BEGIN EXCERPTED RECORDS

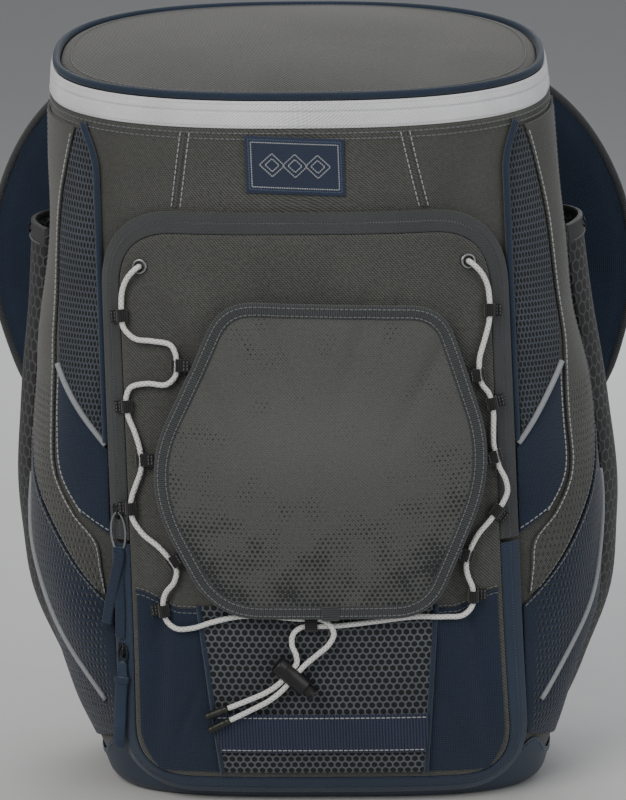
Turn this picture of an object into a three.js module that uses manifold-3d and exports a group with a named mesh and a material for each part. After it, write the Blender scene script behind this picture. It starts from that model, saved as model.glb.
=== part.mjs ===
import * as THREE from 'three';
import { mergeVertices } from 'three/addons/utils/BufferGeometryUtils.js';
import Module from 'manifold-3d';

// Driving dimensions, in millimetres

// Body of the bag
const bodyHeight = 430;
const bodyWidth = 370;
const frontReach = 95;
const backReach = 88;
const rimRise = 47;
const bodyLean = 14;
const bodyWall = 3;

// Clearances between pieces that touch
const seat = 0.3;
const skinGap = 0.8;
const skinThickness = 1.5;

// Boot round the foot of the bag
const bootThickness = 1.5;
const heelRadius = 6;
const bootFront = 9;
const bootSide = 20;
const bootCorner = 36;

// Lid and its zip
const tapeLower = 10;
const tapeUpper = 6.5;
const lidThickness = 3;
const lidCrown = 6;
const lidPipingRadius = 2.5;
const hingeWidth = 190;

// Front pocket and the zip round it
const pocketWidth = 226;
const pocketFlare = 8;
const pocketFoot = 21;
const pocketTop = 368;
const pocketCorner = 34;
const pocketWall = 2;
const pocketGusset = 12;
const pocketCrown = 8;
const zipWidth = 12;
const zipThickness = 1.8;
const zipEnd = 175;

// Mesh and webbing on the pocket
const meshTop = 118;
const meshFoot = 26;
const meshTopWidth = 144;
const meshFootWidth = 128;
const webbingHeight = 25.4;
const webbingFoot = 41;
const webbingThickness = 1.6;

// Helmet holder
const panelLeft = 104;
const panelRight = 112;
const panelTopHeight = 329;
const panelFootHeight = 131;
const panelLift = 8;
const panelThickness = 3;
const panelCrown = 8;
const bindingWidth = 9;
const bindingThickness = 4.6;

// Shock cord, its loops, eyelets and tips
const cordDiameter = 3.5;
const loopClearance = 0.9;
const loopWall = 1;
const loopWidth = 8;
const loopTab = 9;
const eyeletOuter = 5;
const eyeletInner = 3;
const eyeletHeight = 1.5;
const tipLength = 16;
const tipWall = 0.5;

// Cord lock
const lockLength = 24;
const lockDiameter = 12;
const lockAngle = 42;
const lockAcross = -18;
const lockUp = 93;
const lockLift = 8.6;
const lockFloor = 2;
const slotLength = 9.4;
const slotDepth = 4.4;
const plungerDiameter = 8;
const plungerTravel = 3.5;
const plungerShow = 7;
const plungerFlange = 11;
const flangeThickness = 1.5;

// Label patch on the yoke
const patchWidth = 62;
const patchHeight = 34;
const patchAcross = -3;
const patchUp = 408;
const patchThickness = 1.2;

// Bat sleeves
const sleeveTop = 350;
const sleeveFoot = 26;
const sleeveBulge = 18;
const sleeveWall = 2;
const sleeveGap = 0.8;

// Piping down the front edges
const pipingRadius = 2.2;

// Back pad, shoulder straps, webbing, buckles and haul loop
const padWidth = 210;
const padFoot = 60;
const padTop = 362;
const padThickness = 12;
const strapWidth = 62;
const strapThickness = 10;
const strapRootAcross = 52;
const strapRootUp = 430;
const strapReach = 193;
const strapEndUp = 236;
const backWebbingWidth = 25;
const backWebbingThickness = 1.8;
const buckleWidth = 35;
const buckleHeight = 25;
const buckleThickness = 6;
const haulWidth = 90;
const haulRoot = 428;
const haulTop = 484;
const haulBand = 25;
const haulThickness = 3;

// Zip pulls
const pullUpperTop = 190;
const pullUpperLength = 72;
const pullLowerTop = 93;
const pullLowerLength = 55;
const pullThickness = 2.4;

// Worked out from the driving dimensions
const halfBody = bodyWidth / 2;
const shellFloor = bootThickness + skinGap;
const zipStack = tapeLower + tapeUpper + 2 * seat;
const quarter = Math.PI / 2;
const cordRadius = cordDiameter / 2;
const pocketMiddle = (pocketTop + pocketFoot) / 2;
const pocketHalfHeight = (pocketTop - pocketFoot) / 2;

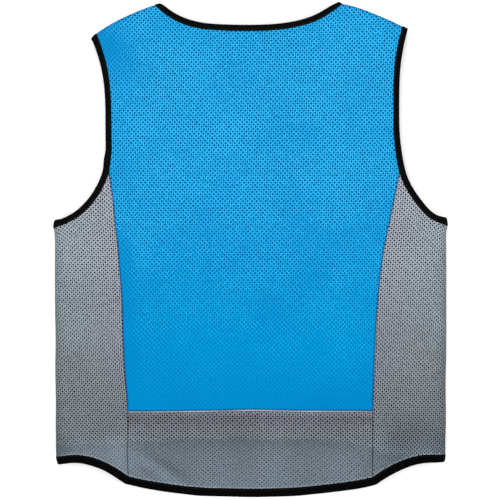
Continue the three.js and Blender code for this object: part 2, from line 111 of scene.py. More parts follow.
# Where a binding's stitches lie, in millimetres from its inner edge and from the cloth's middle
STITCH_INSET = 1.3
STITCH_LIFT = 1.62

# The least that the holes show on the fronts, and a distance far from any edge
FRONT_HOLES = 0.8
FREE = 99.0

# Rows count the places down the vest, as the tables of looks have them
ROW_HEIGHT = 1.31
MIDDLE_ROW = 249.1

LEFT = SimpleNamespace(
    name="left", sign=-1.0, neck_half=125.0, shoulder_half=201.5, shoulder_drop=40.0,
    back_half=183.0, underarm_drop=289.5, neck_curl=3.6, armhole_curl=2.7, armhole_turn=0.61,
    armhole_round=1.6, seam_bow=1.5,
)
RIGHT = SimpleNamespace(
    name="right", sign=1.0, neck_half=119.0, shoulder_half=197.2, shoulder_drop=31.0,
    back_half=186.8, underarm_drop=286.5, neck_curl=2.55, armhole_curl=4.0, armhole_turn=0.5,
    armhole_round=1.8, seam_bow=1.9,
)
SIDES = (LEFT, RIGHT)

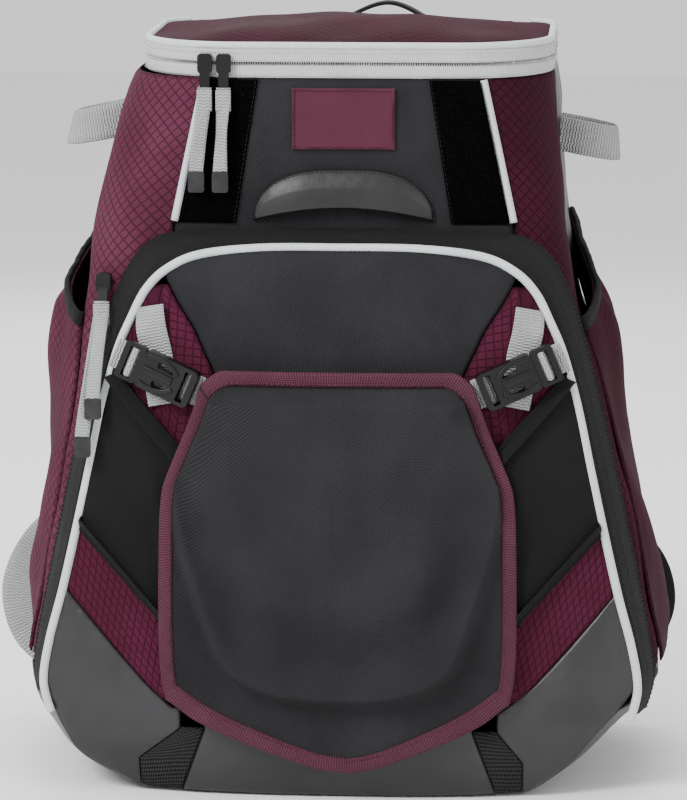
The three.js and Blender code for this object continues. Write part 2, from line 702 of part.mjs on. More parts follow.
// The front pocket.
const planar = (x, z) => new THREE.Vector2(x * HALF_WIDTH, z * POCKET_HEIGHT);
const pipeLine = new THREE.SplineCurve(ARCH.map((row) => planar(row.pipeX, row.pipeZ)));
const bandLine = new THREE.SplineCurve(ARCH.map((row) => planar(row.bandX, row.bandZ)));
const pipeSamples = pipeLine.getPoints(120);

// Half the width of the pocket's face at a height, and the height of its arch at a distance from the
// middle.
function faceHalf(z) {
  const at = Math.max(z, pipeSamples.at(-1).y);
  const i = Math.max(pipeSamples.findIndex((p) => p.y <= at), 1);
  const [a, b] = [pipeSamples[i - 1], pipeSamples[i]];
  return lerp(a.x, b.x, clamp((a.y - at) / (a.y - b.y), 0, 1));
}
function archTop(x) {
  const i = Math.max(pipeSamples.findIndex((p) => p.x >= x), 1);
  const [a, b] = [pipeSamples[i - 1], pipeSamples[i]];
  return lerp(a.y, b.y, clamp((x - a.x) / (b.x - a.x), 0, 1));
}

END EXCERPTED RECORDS

=== AIM ===
Look through the material above and print exactly the lines from the one containing "Continue the three.js" to the one containing "FREE = 99.0", both included, and nothing more.

=== FULL OUTPUT ===
Continue the three.js and Blender code for this object: part 2, from line 111 of scene.py. More parts follow.
# Where a binding's stitches lie, in millimetres from its inner edge and from the cloth's middle
STITCH_INSET = 1.3
STITCH_LIFT = 1.62

# The least that the holes show on the fronts, and a distance far from any edge
FRONT_HOLES = 0.8
FREE = 99.0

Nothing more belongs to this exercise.